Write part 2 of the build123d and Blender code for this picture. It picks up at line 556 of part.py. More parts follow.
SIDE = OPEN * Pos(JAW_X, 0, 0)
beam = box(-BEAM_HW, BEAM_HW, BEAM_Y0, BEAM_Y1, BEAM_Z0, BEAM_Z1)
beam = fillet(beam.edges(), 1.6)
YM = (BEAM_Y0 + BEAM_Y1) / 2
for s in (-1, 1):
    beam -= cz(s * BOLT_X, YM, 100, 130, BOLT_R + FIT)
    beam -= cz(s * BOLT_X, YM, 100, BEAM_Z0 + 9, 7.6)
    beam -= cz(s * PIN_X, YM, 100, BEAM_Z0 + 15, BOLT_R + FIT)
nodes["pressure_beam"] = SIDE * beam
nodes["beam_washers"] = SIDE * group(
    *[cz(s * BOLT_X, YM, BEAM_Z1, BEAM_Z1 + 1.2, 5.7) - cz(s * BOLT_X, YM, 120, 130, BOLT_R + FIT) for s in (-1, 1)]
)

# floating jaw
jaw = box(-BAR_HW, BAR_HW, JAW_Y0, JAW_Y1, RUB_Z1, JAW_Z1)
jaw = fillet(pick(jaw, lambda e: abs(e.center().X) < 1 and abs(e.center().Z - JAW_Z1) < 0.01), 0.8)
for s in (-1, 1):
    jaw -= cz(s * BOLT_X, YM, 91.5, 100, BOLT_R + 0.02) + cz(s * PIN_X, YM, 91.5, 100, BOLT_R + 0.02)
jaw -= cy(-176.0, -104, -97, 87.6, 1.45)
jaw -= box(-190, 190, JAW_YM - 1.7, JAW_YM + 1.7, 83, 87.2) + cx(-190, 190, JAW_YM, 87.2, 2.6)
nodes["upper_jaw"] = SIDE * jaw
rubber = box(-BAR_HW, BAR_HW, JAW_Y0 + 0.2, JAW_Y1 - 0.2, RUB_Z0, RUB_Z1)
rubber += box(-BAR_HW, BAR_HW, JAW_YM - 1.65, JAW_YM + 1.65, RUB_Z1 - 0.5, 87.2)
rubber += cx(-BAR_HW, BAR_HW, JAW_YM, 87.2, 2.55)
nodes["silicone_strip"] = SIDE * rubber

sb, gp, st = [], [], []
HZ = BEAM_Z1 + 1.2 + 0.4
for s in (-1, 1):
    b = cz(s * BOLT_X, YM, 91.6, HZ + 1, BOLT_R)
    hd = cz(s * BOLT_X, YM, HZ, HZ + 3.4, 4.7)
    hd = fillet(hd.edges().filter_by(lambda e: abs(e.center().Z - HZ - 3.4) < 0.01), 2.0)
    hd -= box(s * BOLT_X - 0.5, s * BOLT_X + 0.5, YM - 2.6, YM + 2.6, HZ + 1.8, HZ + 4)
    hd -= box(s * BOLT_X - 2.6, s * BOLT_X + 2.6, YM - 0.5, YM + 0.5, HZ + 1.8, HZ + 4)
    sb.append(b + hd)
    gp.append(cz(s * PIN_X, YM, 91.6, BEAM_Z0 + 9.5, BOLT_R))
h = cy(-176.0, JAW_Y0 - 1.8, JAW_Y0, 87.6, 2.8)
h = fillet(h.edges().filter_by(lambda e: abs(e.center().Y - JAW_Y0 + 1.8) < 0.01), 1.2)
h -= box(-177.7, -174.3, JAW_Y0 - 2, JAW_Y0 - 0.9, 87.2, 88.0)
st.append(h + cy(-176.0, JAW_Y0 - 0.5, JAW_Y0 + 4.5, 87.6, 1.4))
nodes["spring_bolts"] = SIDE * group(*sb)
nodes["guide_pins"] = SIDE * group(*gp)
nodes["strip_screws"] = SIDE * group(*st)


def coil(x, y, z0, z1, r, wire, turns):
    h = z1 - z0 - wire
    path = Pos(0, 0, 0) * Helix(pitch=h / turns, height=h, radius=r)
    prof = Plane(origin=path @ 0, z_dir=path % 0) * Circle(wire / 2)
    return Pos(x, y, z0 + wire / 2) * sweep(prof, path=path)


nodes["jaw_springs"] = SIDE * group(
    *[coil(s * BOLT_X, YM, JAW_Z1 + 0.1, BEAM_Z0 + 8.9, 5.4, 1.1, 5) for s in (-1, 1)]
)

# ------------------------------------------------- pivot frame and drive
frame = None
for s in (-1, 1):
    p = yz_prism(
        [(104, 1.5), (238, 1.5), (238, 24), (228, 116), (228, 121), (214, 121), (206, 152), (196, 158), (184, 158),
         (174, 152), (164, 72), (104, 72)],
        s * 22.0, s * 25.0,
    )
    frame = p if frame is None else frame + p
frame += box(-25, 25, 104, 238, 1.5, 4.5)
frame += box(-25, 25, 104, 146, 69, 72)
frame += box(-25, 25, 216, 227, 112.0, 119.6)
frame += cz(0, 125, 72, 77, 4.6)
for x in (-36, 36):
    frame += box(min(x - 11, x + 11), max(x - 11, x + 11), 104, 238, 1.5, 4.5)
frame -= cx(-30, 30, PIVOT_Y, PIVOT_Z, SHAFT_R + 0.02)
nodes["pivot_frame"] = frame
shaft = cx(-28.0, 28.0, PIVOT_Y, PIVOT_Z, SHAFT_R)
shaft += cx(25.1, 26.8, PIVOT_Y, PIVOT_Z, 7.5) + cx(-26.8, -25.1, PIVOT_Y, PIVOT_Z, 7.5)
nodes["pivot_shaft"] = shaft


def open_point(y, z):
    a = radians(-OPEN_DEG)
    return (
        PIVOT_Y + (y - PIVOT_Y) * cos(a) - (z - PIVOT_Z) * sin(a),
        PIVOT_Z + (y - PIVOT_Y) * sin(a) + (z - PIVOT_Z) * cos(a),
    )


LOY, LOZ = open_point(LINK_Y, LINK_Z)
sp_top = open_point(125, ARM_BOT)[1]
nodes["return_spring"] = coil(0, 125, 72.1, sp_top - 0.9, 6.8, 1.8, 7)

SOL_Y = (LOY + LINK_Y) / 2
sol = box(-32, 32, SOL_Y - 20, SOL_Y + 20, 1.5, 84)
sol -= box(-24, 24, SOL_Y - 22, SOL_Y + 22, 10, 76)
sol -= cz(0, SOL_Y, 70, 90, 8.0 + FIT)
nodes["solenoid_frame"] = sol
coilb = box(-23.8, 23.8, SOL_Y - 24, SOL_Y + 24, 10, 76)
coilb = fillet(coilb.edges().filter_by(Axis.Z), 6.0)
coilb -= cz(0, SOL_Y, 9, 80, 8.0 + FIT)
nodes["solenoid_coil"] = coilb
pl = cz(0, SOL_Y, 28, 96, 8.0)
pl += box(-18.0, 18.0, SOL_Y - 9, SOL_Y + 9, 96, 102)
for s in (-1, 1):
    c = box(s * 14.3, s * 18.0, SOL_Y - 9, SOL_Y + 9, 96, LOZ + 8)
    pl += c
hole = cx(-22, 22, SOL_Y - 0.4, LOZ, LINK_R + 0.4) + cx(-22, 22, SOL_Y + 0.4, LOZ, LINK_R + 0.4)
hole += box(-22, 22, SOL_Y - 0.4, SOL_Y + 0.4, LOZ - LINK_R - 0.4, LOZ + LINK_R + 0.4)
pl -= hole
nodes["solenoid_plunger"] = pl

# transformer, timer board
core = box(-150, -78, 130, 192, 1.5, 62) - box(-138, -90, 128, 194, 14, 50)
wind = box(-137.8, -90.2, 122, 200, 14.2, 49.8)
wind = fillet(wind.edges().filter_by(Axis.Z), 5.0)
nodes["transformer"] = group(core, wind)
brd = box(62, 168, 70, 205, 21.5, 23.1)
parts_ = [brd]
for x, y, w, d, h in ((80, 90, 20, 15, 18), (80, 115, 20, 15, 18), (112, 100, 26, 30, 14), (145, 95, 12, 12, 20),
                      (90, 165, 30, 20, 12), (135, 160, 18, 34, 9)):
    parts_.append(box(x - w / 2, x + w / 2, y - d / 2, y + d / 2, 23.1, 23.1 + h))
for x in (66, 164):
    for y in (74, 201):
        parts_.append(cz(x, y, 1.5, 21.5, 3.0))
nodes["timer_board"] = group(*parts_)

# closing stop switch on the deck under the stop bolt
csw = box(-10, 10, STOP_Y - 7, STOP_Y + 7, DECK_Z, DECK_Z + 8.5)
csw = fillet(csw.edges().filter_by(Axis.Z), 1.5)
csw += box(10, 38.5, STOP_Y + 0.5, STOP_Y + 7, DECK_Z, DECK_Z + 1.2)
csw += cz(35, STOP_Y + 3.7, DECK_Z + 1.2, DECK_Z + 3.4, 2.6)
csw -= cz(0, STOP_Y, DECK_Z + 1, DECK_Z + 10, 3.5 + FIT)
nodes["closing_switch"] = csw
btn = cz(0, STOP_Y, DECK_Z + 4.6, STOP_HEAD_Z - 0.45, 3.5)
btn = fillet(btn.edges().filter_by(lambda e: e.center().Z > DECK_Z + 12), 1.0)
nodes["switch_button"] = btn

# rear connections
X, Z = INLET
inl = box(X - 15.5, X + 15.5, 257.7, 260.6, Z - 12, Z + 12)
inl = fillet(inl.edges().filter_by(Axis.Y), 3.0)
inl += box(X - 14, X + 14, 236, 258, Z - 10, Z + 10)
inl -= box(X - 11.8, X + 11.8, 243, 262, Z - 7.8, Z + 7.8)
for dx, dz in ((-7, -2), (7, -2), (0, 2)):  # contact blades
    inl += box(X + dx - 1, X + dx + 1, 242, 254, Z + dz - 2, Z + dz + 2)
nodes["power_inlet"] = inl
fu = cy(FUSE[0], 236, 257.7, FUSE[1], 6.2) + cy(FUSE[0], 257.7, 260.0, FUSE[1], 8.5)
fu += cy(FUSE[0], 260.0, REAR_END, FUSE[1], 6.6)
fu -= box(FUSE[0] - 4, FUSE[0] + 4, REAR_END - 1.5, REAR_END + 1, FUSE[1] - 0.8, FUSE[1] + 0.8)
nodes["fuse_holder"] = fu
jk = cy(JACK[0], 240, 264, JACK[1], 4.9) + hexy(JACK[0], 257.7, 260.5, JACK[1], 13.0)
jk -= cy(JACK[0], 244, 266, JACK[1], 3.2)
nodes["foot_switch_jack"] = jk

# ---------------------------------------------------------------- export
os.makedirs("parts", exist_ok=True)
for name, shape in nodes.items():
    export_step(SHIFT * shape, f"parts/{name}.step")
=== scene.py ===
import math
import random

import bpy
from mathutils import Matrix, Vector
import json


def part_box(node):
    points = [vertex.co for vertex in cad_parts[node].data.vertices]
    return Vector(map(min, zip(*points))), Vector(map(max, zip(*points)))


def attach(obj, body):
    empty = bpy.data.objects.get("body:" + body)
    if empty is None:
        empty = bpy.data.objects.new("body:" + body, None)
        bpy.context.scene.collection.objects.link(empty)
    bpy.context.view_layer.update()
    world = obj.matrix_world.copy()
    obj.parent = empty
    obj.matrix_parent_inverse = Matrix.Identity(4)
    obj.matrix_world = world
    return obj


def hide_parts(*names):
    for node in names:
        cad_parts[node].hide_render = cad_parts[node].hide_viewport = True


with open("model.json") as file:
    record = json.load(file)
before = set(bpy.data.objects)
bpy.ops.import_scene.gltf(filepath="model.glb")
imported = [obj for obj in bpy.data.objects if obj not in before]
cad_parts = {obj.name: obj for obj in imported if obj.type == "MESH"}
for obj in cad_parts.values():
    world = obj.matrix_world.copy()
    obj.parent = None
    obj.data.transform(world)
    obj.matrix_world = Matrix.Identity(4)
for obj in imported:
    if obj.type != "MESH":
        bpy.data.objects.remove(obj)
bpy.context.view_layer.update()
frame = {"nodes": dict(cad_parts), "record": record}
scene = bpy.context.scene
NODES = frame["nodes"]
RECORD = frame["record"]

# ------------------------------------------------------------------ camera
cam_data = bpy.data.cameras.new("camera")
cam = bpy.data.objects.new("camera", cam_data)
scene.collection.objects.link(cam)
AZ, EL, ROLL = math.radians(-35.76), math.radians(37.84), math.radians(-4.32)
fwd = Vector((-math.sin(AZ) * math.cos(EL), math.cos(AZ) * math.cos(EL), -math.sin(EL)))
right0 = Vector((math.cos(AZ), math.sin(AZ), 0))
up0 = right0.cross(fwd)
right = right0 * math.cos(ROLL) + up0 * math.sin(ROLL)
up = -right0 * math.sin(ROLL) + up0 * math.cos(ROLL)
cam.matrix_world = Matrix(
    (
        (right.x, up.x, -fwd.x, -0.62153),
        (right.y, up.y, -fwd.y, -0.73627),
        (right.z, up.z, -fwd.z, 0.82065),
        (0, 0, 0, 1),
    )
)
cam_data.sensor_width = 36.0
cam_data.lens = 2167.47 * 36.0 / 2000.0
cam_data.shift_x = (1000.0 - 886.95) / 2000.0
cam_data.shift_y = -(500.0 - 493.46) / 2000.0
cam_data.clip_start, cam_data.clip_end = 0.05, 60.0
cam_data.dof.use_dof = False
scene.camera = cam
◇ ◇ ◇
Please write out the material word for word from its first line through the line holding "SIDE * rubber", including both, and no line past it.

■ Result of the task:
Write part 2 of the build123d and Blender code for this picture. It picks up at line 556 of part.py. More parts follow.
SIDE = OPEN * Pos(JAW_X, 0, 0)
beam = box(-BEAM_HW, BEAM_HW, BEAM_Y0, BEAM_Y1, BEAM_Z0, BEAM_Z1)
beam = fillet(beam.edges(), 1.6)
YM = (BEAM_Y0 + BEAM_Y1) / 2
for s in (-1, 1):
    beam -= cz(s * BOLT_X, YM, 100, 130, BOLT_R + FIT)
    beam -= cz(s * BOLT_X, YM, 100, BEAM_Z0 + 9, 7.6)
    beam -= cz(s * PIN_X, YM, 100, BEAM_Z0 + 15, BOLT_R + FIT)
nodes["pressure_beam"] = SIDE * beam
nodes["beam_washers"] = SIDE * group(
    *[cz(s * BOLT_X, YM, BEAM_Z1, BEAM_Z1 + 1.2, 5.7) - cz(s * BOLT_X, YM, 120, 130, BOLT_R + FIT) for s in (-1, 1)]
)

# floating jaw
jaw = box(-BAR_HW, BAR_HW, JAW_Y0, JAW_Y1, RUB_Z1, JAW_Z1)
jaw = fillet(pick(jaw, lambda e: abs(e.center().X) < 1 and abs(e.center().Z - JAW_Z1) < 0.01), 0.8)
for s in (-1, 1):
    jaw -= cz(s * BOLT_X, YM, 91.5, 100, BOLT_R + 0.02) + cz(s * PIN_X, YM, 91.5, 100, BOLT_R + 0.02)
jaw -= cy(-176.0, -104, -97, 87.6, 1.45)
jaw -= box(-190, 190, JAW_YM - 1.7, JAW_YM + 1.7, 83, 87.2) + cx(-190, 190, JAW_YM, 87.2, 2.6)
nodes["upper_jaw"] = SIDE * jaw
rubber = box(-BAR_HW, BAR_HW, JAW_Y0 + 0.2, JAW_Y1 - 0.2, RUB_Z0, RUB_Z1)
rubber += box(-BAR_HW, BAR_HW, JAW_YM - 1.65, JAW_YM + 1.65, RUB_Z1 - 0.5, 87.2)
rubber += cx(-BAR_HW, BAR_HW, JAW_YM, 87.2, 2.55)
nodes["silicone_strip"] = SIDE * rubber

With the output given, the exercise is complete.